SİZLERLE YÖNETİMİ HEDEFLİYORUZ

Hedeflerinin Kürt halkını kendi kimliğiyle yönetime taşımak olduğunun altını çizen Sancar şunları kaydetti: “Elbette iktidara 'çözüm üretin' diye sesleneceğiz. Muhalefet partisi olarak elbette Meclis’te ve başka alanlarda sorunları dile getireceğiz ve baskı kurmaya çalışacağız. Ama bunlarla sorunları çözmek konusunda mesafe almamız zor oluyor. Hedefimiz sizlerle birlikte bu ülkenin yönetiminde yer almak. Biz halkımızı Türkiye’de yönetime taşımak istiyoruz. Kendi kimliğiyle, tercihleriyle Kürt halkını yönetime taşımak istiyoruz. Kimse Kürtler adına hareket etmesin. Bizler partiniz olarak, sizler halkımız olarak bizatihi, yönetimi hedefliyoruz.” 

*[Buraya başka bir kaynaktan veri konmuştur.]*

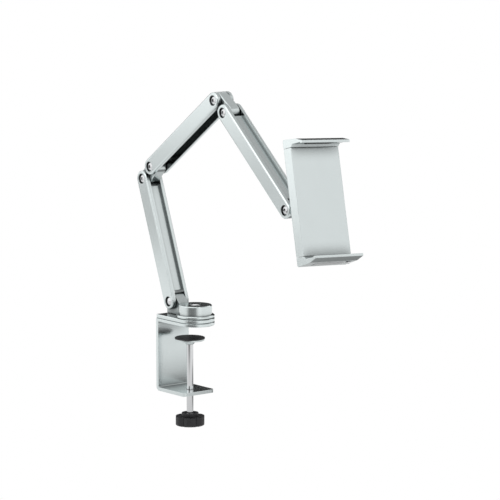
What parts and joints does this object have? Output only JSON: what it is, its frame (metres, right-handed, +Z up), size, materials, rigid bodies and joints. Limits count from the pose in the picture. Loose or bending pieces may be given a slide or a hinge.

Kürtleri özne olarak kabul etmeyen hiçbir girişimin herhangi bir sorunu çözemeyeceğine de değinen Sancar sözlerini şöyle sürdürdü: “Yerel yönetimlerde bile buna imkan tanımayan çok gaddar bir zihniyet var. Ama bunun ötesine biz de gözümüzü diktik, hedefimizi bunun daha ötesine koyduk. Diyoruz ki biz HDP olarak Kürtlerin, Türkiye yönetiminde doğrudan kendileri olarak yer almalarını sağlayacağız. Kürtleri özne olarak kabul etmeyen hiçbir girişim herhangi bir sorunu çözemez. Kalıcı bir şekilde çözüm üretmek için Kürtlerin bir özne olarak kabul edilmesi, temsilcilerinin de eşit aktör olarak görülmesi gerekir. Bunu başarırsak sorunlarımızı da hep birlikte daha kolay ve hızlı çözebileceğimize inanıyoruz."